The average child simply riding their bike around the neighbourhood is probably okay with just a helmet. That said, if your child is a little more accident prone than others, or a bit of a daredevil, a few more pieces of safety gear can be helpful.

  • If your kids love to explore rough bike paths, hit big hills, or go off-road on their mountain bikes, consider knee pads and padded gloves. These can be a lifesaver in the event of a slide across gravel or asphalt, protecting the knees and palms from painful abrasions. Remember, more expensive does not necessarily mean better. There are plenty of "performance” brands out there that sell up-market pads and gloves at premium prices, but unless your children are particularly wild, there is no need to spend tons of money on gear that, by design, is likely to scratched and beat up in short order.
  • Are your kids a little older? Do they watch the X Games? Did you get them that BMX they wanted? If so, it might be time to look into wrist guards. Whether they are going to be practising fancy tricks in a parking lot, or hitting dirt hills in search of air-time, their hands are likely going to take a beating. Wrist guards can help you avoid cuts, sprains, and chronic injuries associated with repeated impacts.

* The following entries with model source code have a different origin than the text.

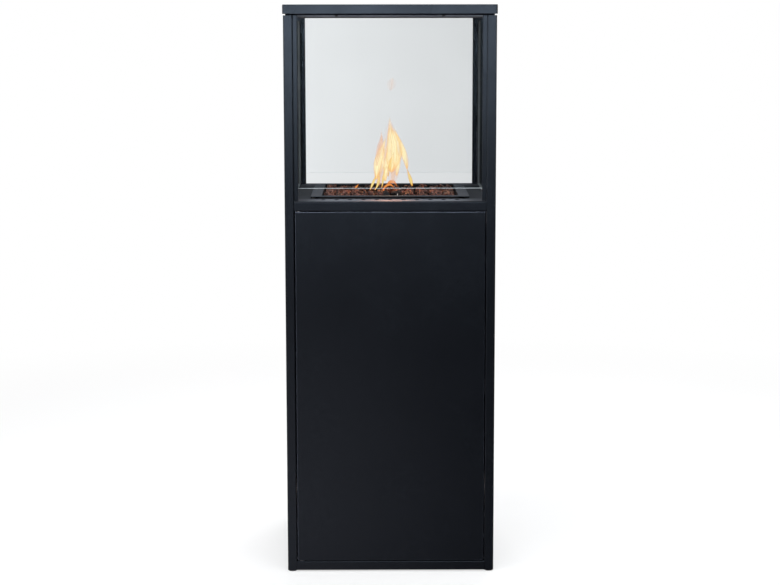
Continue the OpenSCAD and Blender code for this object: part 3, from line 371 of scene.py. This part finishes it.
def clear_glass(name, tint, faces, painted_side_light=0.0, edge_light=0.5, highlight_seam_top=None):
    """Toughened glass: clear through its faces, pale at its ground edges with a painted glow, and with a
    painted highlight on a seam along the lower one.

    "faces" is the axis that the faces look along. The side factor paints light on the pane: the left side
    lighter and the right side darker. The seam ends at the given height.
    """
    s = Shader(name)
    x, _, z = s.split(s.place)
    # painted light: the pane lighter on the left and darker on the right
    painted_side_lean = s.remap(x, -0.2, 0.2, 1.0 + painted_side_light, 1.0 - painted_side_light)
    cloud = s.remap(s.noise(3.0, detail=2.0), 0.3, 0.7, 0.99, 1.01)
    tinted = s.node("VectorMath", {0: tint, "Scale": s.times(painted_side_lean, cloud)}, operation="SCALE").outputs[0]
    clear = s.node("BsdfTransparent", {"Color": tinted}).outputs[0]
    mirror = s.node("BsdfGlossy", {"Roughness": 0.02}).outputs[0]
    fresnel = s.node("Fresnel", {"IOR": GLASS_IOR}).outputs[0]
    path = s.node("LightPath").outputs
    looked_at = s.minus(1.0, s.larger(path["Is Shadow Ray"], path["Is Diffuse Ray"]))
    pane = s.blend(s.times(s.remap(fresnel, 0.035, 0.16, 0.0, 0.10), looked_at), clear, mirror)
    facing = s.split(s.node("NewGeometry").outputs["Normal"])["XY".index(faces)]
    edge = s.math("LESS_THAN", s.unsigned(facing), 0.95)
    # painted highlight on a seam along the lower edge
    if highlight_seam_top:
        edge = s.larger(edge, s.remap(z, highlight_seam_top, highlight_seam_top + HIGHLIGHT_SEAM_FADE, 1.0, 0.0))
    # painted glow on the ground edges and the seam, scaled like their paleness
    glow = s.remap(s.noise(14.0, detail=2.0), 0.3, 0.7, 0.04 * edge_light, 0.10 * edge_light)
    ground = s.surface(Base_Color=shade(GROUND_EDGE, edge_light), Roughness=0.35,
                       Emission_Color=PAINTED_EDGE_GLOW, Emission_Strength=glow)
    return s.finish(s.blend(s.times(edge, looked_at), pane, ground))


def pilot_gap_shade(s, rag):
    """Painted shade on the stones around the pilot, in the gap there, with a ragged edge."""
    tip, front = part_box("spark_electrode"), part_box("lava_rocks")[0][1]
    middle = (tip[0][0] + tip[1][0]) / 2 - PILOT_ASIDE
    x, y, _ = s.split(s.place)
    ragged = s.plus(s.unsigned(s.minus(x, middle)), s.remap(rag, 0.3, 0.7, -PILOT_RAG, PILOT_RAG))
    near = s.remap(ragged, *PILOT_REACH, 1.0, 0.0)
    return s.times(near, s.remap(y, front + PILOT_DEPTH[0], front + PILOT_DEPTH[1], 0.97, 0.0))


def lava(name):
    """Porous lava: rust and brown patches, pale flecks that are painted highlights, near-black flecks, and
    pores darkened as painted shade.
    """
    s = Shader(name)
    patch = s.noise(42.0, detail=5.0, rough=0.6, warp=0.6)
    grit_and_highlight = s.noise(420.0, detail=6.0, rough=0.72)
    holes = s.remap(s.cells(330.0), 0.12, 0.34)
    tone = s.ramp(patch, (0.30, (0.014, 0.008, 0.008)), (0.42, (0.066, 0.018, 0.011)),
                  (0.52, (0.140, 0.042, 0.027)), (0.61, (0.110, 0.050, 0.018)),
                  (0.72, (0.020, 0.012, 0.011)))
    fleck_and_highlight = s.noise(125.0, detail=3.0, rough=0.6, warp=0.8)
    tone = s.mix(s.remap(fleck_and_highlight, 0.42, 0.51, 0.95, 0.0), tone, (0.008, 0.004, 0.004))
    # painted highlights: pale flecks
    tone = s.mix(s.remap(fleck_and_highlight, 0.56, 0.66, 0.0, 0.75), tone, (0.38, 0.19, 0.15))
    # painted highlights in the fine grain too
    tone = s.mix(s.remap(grit_and_highlight, 0.55, 0.72, 0.0, 0.75), tone, (0.48, 0.29, 0.25))
    # painted shade in the pores
    tone = s.mix(holes, (0.006, 0.004, 0.004), tone)
    # painted shade in the gap round the pilot
    tone = s.mix(pilot_gap_shade(s, patch), tone, PILOT_SHADE_BLACK)
    rough = s.remap(grit_and_highlight, 0.3, 0.7, 0.62, 0.9)
    normal = s.bump(s.plus(s.times(holes, 0.6), s.times(grit_and_highlight, 0.8)), 2.2 * MM, 0.9)
    return s.finish(s.surface(Base_Color=tone, Roughness=rough, Normal=normal))


def fire(name, hot, warm, cool, power, density):
    """A flame tongue: orange at its rim and foot, near white within, with rising streaks."""
    s = Shader(name)
    across, up, _ = s.split(s.node("UVMap").outputs["UV"])
    side = s.unsigned(s.minus(s.times(across, 2.0), 1.0))
    body = s.minus(1.0, s.math("POWER", side, 3.0))
    foot = s.remap(up, 0.0, 0.06, smooth=True)
    tip = s.minus(1.0, s.remap(up, 0.72, 1.0, smooth=True))
    licks = s.noise(95.0, detail=3.0, vector=s.stretched((1.0, 1.0, 0.16)), warp=0.7)
    solid = s.times(s.times(body, foot), s.times(tip, s.remap(licks, 0.36, 0.58, 0.35, 1.25)))
    middle = s.minus(1.0, s.math("POWER", side, 1.6))
    height = s.minus(s.remap(up, 0.0, 0.28, 0.25, 1.0), s.remap(up, 0.6, 1.0, 0.0, 0.55))
    heat = s.times(s.times(middle, height), s.remap(licks, 0.36, 0.62, 0.55, 1.25))
    colour = s.ramp(heat, (0.05, cool), (0.34, warm), (0.62, hot))
    glow = s.node("Emission", {"Color": colour, "Strength": power}).outputs[0]
    clear = s.node("BsdfTransparent").outputs[0]
    return s.finish(s.blend(s.math("MULTIPLY", solid, density, clamp=True), clear, glow))


def lowest(node):
    """The height of a node's lowest point."""
    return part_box(node)[0][2]


FINISHES = {
    "painted_metal": powder_coat("black_coat", COAT),
    "deck_metal": powder_coat("grey_coat", (0.042, 0.047, 0.056), gloss=0.45, grain=0.8, sheen=0.03),
    "stainless": brushed_steel("stainless", (0.52, 0.53, 0.54), heat=0.25),
    "zinc_steel": plated("zinc", (0.55, 0.56, 0.58)),
    "brass": turned_brass("brass"),
    "cast_alloy": cast_alloy("alloy"),
    "lava": lava("lava"),
    "glass": clear_glass("side_glass", (0.94, 0.955, 0.95), "X", highlight_seam_top=lowest("glass_left") + 1.6 * MM),
    "rubber": moulded("rubber", (0.014, 0.014, 0.015), gloss=0.68, grain=500.0),
    "black_plastic": moulded("black_plastic", (0.016, 0.016, 0.018), gloss=0.5),
    "red_plastic": moulded("red_plastic", (0.32, 0.02, 0.015), gloss=0.3),
    "white_ceramic": fired_ceramic("ceramic"),
}


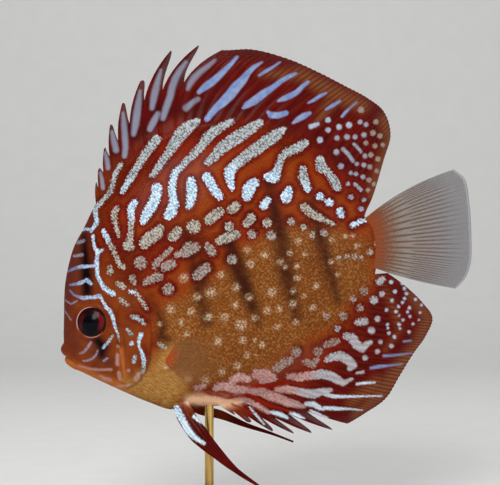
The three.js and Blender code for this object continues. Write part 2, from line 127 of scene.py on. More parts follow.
def line_gap(across: Array, down: Array, line: Line) -> Array:
    """Distance in pixels to a drawn line of changing width, negative inside it.

    Args:
        across: Pixel columns of the points.
        down: Pixel rows of the points.
        line: The line's knots, each a column, a row and a half width.

    Returns:
        One distance for each point.
    """
    knots = line if len(line) > 1 else line * 2
    best = np.full(across.shape, np.inf)
    for (ax, ay, ar), (bx, by, br) in zip(knots, knots[1:]):
        dx, dy = bx - ax, by - ay
        reach = max(dx * dx + dy * dy, TINY)
        share = np.clip(((across - ax) * dx + (down - ay) * dy) / reach, 0.0, 1.0)
        gap = np.hypot(across - ax - share * dx, down - ay - share * dy) - (ar + share * (br - ar))
        best = np.minimum(best, gap)
    return best


def loop_gap(across: Array, down: Array, loop: Line) -> Array:
    """Distance in pixels to a closed loop of columns and rows, positive inside it.

    Args:
        across: Pixel columns of the points.
        down: Pixel rows of the points.
        loop: The loop's corners.

    Returns:
        One distance for each point.
    """
    inside = np.zeros(across.shape, bool)
    best = np.full(across.shape, np.inf)
    for (ax, ay), (bx, by) in zip(loop, loop[1:] + loop[:1]):
        dx, dy = bx - ax, by - ay
        share = np.clip(((across - ax) * dx + (down - ay) * dy) / (dx * dx + dy * dy), 0.0, 1.0)
        best = np.minimum(best, np.hypot(across - ax - share * dx, down - ay - share * dy))
        crosses = (ay > down) != (by > down)
        inside ^= crosses & (across < ax + (down - ay) * dx / (dy if dy else TINY))
    return np.where(inside, best, -best)


@dataclass(frozen=True)
class Placement:
    """Where the middle of the fish's flank stands in the shared frame."""

    along: float = -16.02
    up: float = 94.6

    def world(self, points: Array) -> Array:
        """Takes points of the fish's own frame, in millimetres, to the shared frame, in metres."""
        return (points + np.array([self.along, 0.0, self.up])) / METRE


@dataclass(frozen=True)
class Sight:
    """How the photograph looks at the fish: along +Y and level with its flank."""

    width: float = 500.0
    height: float = 485.0
    pixel: float = 0.36
    distance: float = 550.0
    middle_x: float = 10.08
    middle_z: float = 8.1
    sensor: float = 36.0
    nearest: float = 10.0

    def pixels(self, points: Array, depth: Array) -> tuple[Array, Array]:
        """Finds where the photograph shows points.

        Args:
            points: Points of the fish's own frame.
            depth: How far each lies behind the plane y = 0, as seen from the left side.

        Returns:
            Their pixel columns and rows.
        """
        scale = self.distance / (self.distance + depth) / self.pixel
        across = self.width / 2 + (points[:, 0] - self.middle_x) * scale
        down = self.height / 2 - (points[:, 2] - self.middle_z) * scale
        return across, down

    def make_camera(self, place: Placement) -> None:
        """Sets the scene's camera to this view.

        Args:
            place: Where the fish stands.
        """
        data = bpy.data.cameras.new("view")
        data.sensor_width = self.sensor
        data.lens = self.sensor * self.distance / (self.width * self.pixel)
        data.clip_start = self.nearest / METRE
        camera = bpy.data.objects.new("view", data)
        spot = place.world(np.array([self.middle_x, -self.distance, self.middle_z]))
        camera.location = Vector(spot.tolist())
        camera.rotation_euler = (math.pi / 2, 0.0, 0.0)
        bpy.context.scene.collection.objects.link(camera)
        bpy.context.scene.camera = camera


PLACE = Placement()
SIGHT = Sight()


class Tone(Enum):
    """The tints that the pale markings come in: shares of ice, pearl, blue, smoke and rose over silver."""

    SILVER = (0.0, 0.0, 0.0, 0.0, 0.0)
    FROST = (1.0, 0.0, 0.0, 0.0, 0.0)
    PEARL = (0.0, 1.0, 0.0, 0.0, 0.0)
    SATIN = (0.0, 0.0, 0.12, 0.0, 0.18)
    SMOKE = (0.0, 0.0, 0.0, 1.0, 0.0)
    LILAC = (0.0, 0.0, 1.0, 0.0, 0.0)
    ICE = (1.0, 0.0, 0.35, 0.0, 0.0)
    ROSE = (0.0, 0.0, 0.0, 0.0, 1.0)
    MAUVE = (0.0, 0.0, 0.6, 0.0, 0.35)
    ASH = (0.0, 0.9, 0.0, 0.0, 0.12)


@dataclass(frozen=True)
class Family:
    """Pale markings of one tint.

    A line's knots and a spot are each a column, a row and a half width in pixels.
    """

    tone: Tone
    strength: float
    lines: tuple[Line, ...] = ()
    spots: Line = ()

    def gap(self, across: Array, down: Array) -> Array:
        """Distance in pixels to the family's nearest marking, negative inside it.

        Args:
            across: Pixel columns of the points.
            down: Pixel rows of the points.

        Returns:
            One distance for each point, FAR at most.
        """
        best = np.full(len(across), FAR)
        for line in self.lines + tuple((spot,) for spot in self.spots):
            knots = np.array(line)
            left, top = (knots[:, :2] - knots[:, 2:]).min(0) - FAR
            right, bottom = (knots[:, :2] + knots[:, 2:]).max(0) + FAR
            here = np.flatnonzero((across > left) & (across < right) & (down > top) & (down < bottom))
            if len(here):
                best[here] = np.minimum(best[here], line_gap(across[here], down[here], line))
        return best


# Long stripes that run from the back on to the dorsal fin's foot.
BACK_STRIPES = Family(Tone.SILVER, 1.0, lines=(
    ((121, 164, 1.6), (116, 172, 2), (113, 181, 2.1), (111, 191, 1.9), (105, 198, 1.9), (94, 210, 2.2)),
    ((157, 139, 4), (149, 149, 4.2), (143, 158, 3.6), (136, 169, 3.2), (130, 179, 3), (122, 192, 2)),
    ((197, 121, 3), (188, 127, 5.5), (181, 134, 6), (175, 143, 5), (169, 152, 3.8), (156, 171, 3),
     (152, 176, 2)),
    ((232, 121, 2.6), (225, 125, 3.4), (216, 130, 4.4), (207, 138, 4.6), (202, 146, 4), (190, 158, 3.2),
     (180, 168, 2.6)),
    ((260, 123, 3.4), (252, 128, 5), (244, 133, 5.5), (236, 138, 6), (228, 143, 5.6), (220, 150, 5),
     (213, 158, 4), (207, 163, 2.4)),
    ((284, 129, 2.5), (276, 135, 5.2), (266, 142, 5.8), (255, 150, 5.4), (245, 157, 5), (236, 164, 4.4)),
    ((305, 143, 3.5), (297, 148, 4.5), (288, 152, 4), (282, 157, 3.2), (279, 164, 3), (277, 170, 4)),
    ((303, 169, 3), (303, 177, 4.4), (306, 184, 4)),
    ((320, 160, 4), (321, 167, 5), (329, 173, 3), (334, 181, 4), (337, 187, 4)),
))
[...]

A worthwhile investment if there ever was one.
  • When your kids are a little older and liable to either take their bikes on longer rides or stop in at a store or friend's home while out and about, make sure they have a water bottle and secure lock attached to their bike. Dehydration can be a real threat when exerting yourself in hot weather. A bottle of water can help avoid sunstroke and wooziness that could lead to a more serious accident. You also don't want them riding far from home only to end up stranded if their bike goes missing. A simple chain or U lock is all you need to prevent that scenario.